__SHORT EXERCISE__. Go through the material below and copy each line where the word "manifold" appears.

__TASK INPUT__.
↓↓↓

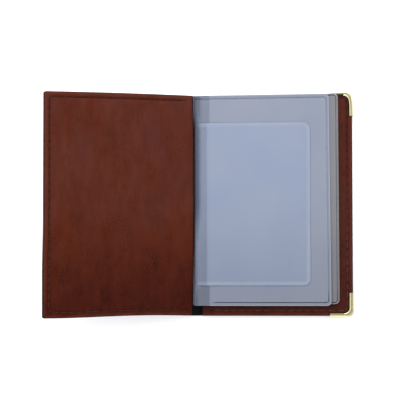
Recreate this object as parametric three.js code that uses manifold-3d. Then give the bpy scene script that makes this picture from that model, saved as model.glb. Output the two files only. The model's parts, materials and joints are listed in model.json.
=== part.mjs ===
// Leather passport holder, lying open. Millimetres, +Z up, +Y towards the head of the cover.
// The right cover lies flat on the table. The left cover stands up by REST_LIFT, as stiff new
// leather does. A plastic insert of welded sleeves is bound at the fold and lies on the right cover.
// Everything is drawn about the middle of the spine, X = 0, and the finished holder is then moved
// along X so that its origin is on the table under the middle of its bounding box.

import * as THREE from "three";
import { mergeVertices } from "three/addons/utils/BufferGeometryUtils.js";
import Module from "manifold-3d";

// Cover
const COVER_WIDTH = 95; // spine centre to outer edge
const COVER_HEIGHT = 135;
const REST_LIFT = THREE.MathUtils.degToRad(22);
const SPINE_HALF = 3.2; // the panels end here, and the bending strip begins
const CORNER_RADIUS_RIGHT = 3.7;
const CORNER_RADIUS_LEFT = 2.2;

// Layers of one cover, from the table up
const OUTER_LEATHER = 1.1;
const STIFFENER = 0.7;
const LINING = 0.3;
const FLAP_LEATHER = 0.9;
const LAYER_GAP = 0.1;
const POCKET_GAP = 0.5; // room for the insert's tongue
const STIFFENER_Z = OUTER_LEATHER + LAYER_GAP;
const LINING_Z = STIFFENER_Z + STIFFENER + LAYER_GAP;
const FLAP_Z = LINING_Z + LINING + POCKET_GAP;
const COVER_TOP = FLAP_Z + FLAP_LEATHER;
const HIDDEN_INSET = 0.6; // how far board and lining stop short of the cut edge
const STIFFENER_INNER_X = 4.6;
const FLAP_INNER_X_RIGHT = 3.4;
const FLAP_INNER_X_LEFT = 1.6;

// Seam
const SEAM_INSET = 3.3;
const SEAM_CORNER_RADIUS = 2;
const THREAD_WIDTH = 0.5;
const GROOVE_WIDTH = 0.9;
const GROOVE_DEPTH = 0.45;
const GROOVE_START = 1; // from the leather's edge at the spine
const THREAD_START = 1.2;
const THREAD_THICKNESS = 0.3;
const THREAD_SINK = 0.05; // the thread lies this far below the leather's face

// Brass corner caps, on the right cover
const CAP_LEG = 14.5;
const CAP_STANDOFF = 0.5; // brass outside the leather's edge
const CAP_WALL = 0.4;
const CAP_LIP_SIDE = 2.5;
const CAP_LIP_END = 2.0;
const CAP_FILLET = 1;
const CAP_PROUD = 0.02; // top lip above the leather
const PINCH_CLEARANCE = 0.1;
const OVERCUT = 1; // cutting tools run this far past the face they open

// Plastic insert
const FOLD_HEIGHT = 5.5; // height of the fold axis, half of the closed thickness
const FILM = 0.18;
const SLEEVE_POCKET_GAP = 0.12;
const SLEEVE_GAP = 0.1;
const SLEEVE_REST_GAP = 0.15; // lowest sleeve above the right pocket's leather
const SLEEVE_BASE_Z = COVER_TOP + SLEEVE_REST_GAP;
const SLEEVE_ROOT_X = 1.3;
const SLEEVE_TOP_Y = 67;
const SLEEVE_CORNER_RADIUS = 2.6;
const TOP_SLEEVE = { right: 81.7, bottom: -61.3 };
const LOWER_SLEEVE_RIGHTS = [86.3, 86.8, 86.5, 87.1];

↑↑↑
↓↓↓

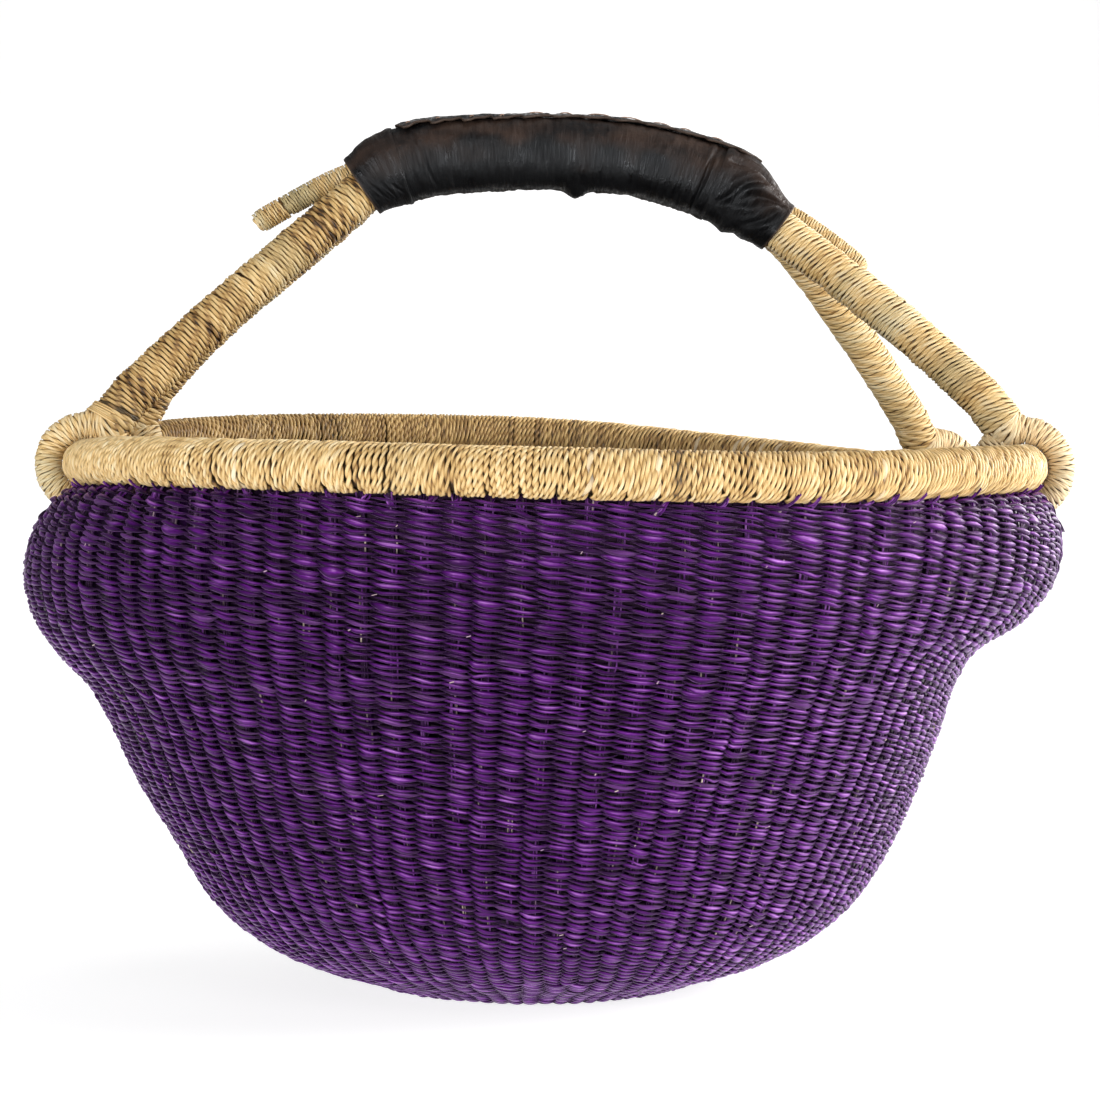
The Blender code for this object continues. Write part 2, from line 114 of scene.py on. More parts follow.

↑↑↑

__TASK OUTPUT__.
Recreate this object as parametric three.js code that uses manifold-3d. Then give the bpy scene script that makes this picture from that model, saved as model.glb. Output the two files only. The model's parts, materials and joints are listed in model.json.
import Module from "manifold-3d";